## begin

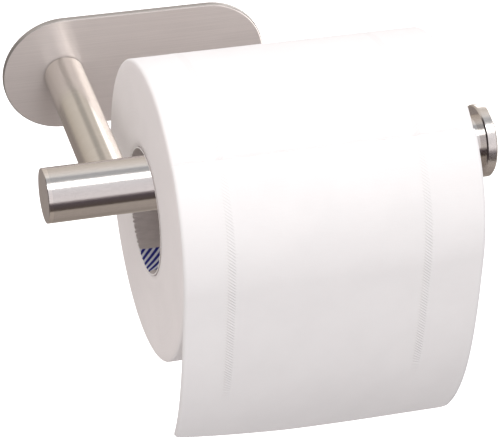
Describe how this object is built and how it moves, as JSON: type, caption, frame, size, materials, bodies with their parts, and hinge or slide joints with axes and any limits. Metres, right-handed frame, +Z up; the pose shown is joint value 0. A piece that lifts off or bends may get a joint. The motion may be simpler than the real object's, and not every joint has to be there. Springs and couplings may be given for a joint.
{
  "type": "toilet paper holder",
  "caption": "Wall-mounted toilet paper holder: obround stick-on plate, round post, straight open-ended bar with a stop disc, and a paper roll that turns and slides on the bar.",
  "frame": {"origin": "centre of the adhesive pad's face that sits on the wall", "axes": "+Y points into the wall, +X runs along the bar from its free left end to the stop disc, +Z is up"},
  "size_m": [0.1585, 0.1332, 0.1296],
  "materials": {
    "plate_steel": "satin",
    "tube_steel": "satin",
    "fastener_steel": "satin",
    "pad_foam": "matte",
    "core_cardboard": "matte",
    "wound_tissue": "matte",
    "sheet_tissue": "matte"
  },
  "bodies": {
    "holder": {"adhesive_pad": "pad_foam", "wall_plate": "plate_steel", "locating_pin": "fastener_steel", "clamp_screw": "fastener_steel", "post": "tube_steel", "bar_tube": "tube_steel", "barrel_nut": "fastener_steel", "left_end_cap": "tube_steel", "right_end_insert": "fastener_steel", "disc_stud": "fastener_steel", "stop_disc": "tube_steel"},
    "sheet": {"loose_sheet": "sheet_tissue"},
    "roll": {"core_tube": "core_cardboard", "paper_roll": "wound_tissue"}
  },
  "joints": [
    {"name": "roll_slide", "type": "slide", "parent": "holder", "child": "sheet", "axis": [1, 0, 0], "range_m": [-0.0035, 0.015]},
    {"name": "roll_spin", "type": "hinge", "parent": "sheet", "child": "roll", "pos_m": [0.03675, -0.08, -0.0115], "axis": [1, 0, 0], "continuous": true}
  ]
}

## end

• Your objective: Make an exact copy of the data above.

• Answer for the task:
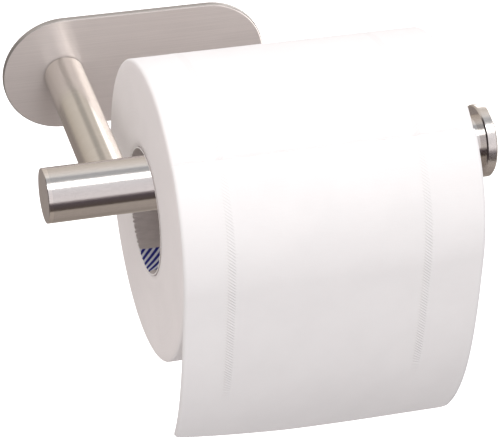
Describe how this object is built and how it moves, as JSON: type, caption, frame, size, materials, bodies with their parts, and hinge or slide joints with axes and any limits. Metres, right-handed frame, +Z up; the pose shown is joint value 0. A piece that lifts off or bends may get a joint. The motion may be simpler than the real object's, and not every joint has to be there. Springs and couplings may be given for a joint.
{
  "type": "toilet paper holder",
  "caption": "Wall-mounted toilet paper holder: obround stick-on plate, round post, straight open-ended bar with a stop disc, and a paper roll that turns and slides on the bar.",
  "frame": {"origin": "centre of the adhesive pad's face that sits on the wall", "axes": "+Y points into the wall, +X runs along the bar from its free left end to the stop disc, +Z is up"},
  "size_m": [0.1585, 0.1332, 0.1296],
  "materials": {
    "plate_steel": "satin",
    "tube_steel": "satin",
    "fastener_steel": "satin",
    "pad_foam": "matte",
    "core_cardboard": "matte",
    "wound_tissue": "matte",
    "sheet_tissue": "matte"
  },
  "bodies": {
    "holder": {"adhesive_pad": "pad_foam", "wall_plate": "plate_steel", "locating_pin": "fastener_steel", "clamp_screw": "fastener_steel", "post": "tube_steel", "bar_tube": "tube_steel", "barrel_nut": "fastener_steel", "left_end_cap": "tube_steel", "right_end_insert": "fastener_steel", "disc_stud": "fastener_steel", "stop_disc": "tube_steel"},
    "sheet": {"loose_sheet": "sheet_tissue"},
    "roll": {"core_tube": "core_cardboard", "paper_roll": "wound_tissue"}
  },
  "joints": [
    {"name": "roll_slide", "type": "slide", "parent": "holder", "child": "sheet", "axis": [1, 0, 0], "range_m": [-0.0035, 0.015]},
    {"name": "roll_spin", "type": "hinge", "parent": "sheet", "child": "roll", "pos_m": [0.03675, -0.08, -0.0115], "axis": [1, 0, 0], "continuous": true}
  ]
}